Here are some of the key features of UDP -
- Supports bandwidth-intensive applications that tolerate data packet loss such as Skype, Youtube, and Pandora.
- Less delay compared to TCP.
- Sends data packets in bulk quantity rather than sending it like in TCP, which typically sends each data packet after acknowledging the delivery of the previous one.
Data transfer using UDP/IP
When sending data packets using UDP over IP, each IP packet is divided as a UDP segment.
UDP holds an 8-byte header and data segment of variable length. The first 4-byte header in UDP stores port numbers for both the source and the destination. Unlike TCP, UDP contains fewer fields as it does not acknowledge data and perform two-way handshakes. Also, each UDP segment is handled differently, as there is no connection path between the UDP sender and receiver and each UDP packet takes different paths to reach the UDP receiver.
Here are the use cases of UDP/IP -
- UDP/IP is a stateless protocol and is used in video streaming services where lack of speed cannot be tolerated like Skype, Zoom, and Teams.
- It is also widely used in multiplayer and online gaming environments owing to its speed.
- Also, VoIP(Voice over IP) and DNS(Domain Name System) use UDP on top of IP. DNS is a service for mapping domain names to their respective IP addresses.

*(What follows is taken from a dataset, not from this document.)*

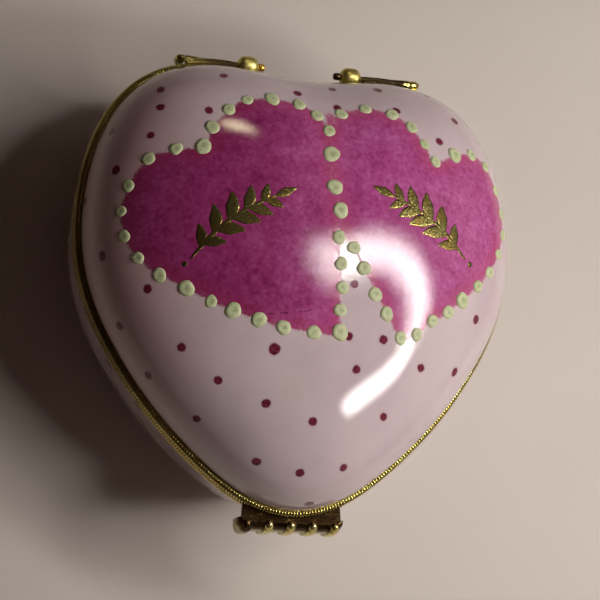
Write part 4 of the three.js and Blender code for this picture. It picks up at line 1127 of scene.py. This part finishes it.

Choosing an internet protocol entirely depends upon your needs and the nature of your business. If you want double-checking, two-way handshake ensuring reliability without any loss in the data packets, then it is recommended to opt for TCP. Otherwise, if you are into video streaming or in the media business, and want uninterrupted data streaming but are fine with some losses in data packets, then it is recommended to opt for UDP.